En présence des agitations qui troublent l’Espagne contemporaine, l’histoire du passé de ce noble pays offre un intérêt mêlé de regrets : il y a pour l’esprit un singulier contraste à se rappeler quelle fut sa grandeur, on étudie volontiers à nouveau comment et par quels dramatiques épisodes cette grandeur s’est ébranlée, puis a déchu. C’est le problème, toujours instructif, que deux récentes publications remettent en lumière.

Il y a d’abord, si nous voulons suivre l’ordre des temps, le volume que viennent de donner MM. Loiseleur et Baguenault de Puchesse sur l’Expédition du duc de Guise à Naples en 1647[1]. Les deux auteurs ont entrepris de raconter ce curieux épisode avec le secours de documens tout à fait inédits. Ils ont trouvé, sans aller plus loin, dans la bibliothèque de la ville d’Orléans une série considérable de dépêches qu’avait adressées le comte de Brienne, chargé par Mazarin des relations extérieures, au marquis de Fontenay-Mareuil, notre ambassadeur à Rome, chargé de diriger cette grande aventure. Ces papiers venaient du couvent bénédictin de Bonne-Nouvelle, à Orléans, où les avait déposés, en se faisant moine à l’âge de seize ans, le fils d’André Félibien. Ce dernier, l’auteur bien connu des Entretiens sur les vies des plus excellens peintres, avait été d’abord secrétaire du marquis de Fontenay, et était resté dépositaire de ces pièces, dont le comte de Brienne, probablement par scrupule diplomatique, ne s’est pas servi dans ses Mémoires. Les éditeurs ont ajouté un grand nombre de documens provenant soit des archives de notre ministère des affaires étrangères, soit du département des manuscrits de notre Bibliothèque nationale. Ils ont publié de la sorte, au nom de la Société archéologique de l’Orléanais, un recueil de 400 pages ne contenant que des pièces inédites, et précédé d’une intéressante introduction, qui analyse avec soin et avec intérêt tout le volume. Il n’est que juste de rappeler qu’ils ont été aidés, en vue de cette publication, par les subsides et les conseils de l’utile Comité des travaux historiques, institué auprès de notre ministère de l’instruction publique.

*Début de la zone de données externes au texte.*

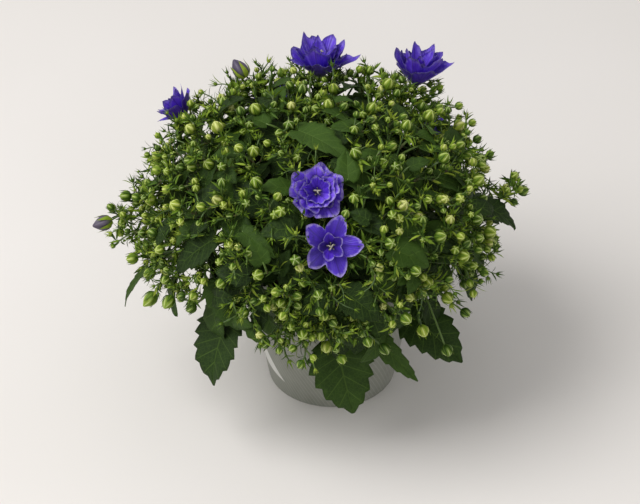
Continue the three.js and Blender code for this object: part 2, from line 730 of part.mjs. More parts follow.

Le souvenir de la singulière entreprise du duc de Guise à Naples nous reporte à une très grave époque de l’histoire d’Espagne. Dès lors était commencé, sans retour possible, ce mouvement de décadence qui avait suivi de si près le moment de l’extrême puissance. La France n’avait cessé de poursuivre la guerre contre un ennemi devenu et resté très redoutable ; on était à la fin de la guerre de trente ans, déjà les négociations étaient engagées à Munster et à Osnabrück : Mazarin allait recueillir les fruits de l’habile politique de Richelieu, des victoires de Condé et de sa

  1. Un vol. in-8o ; Paris 1875, Didier.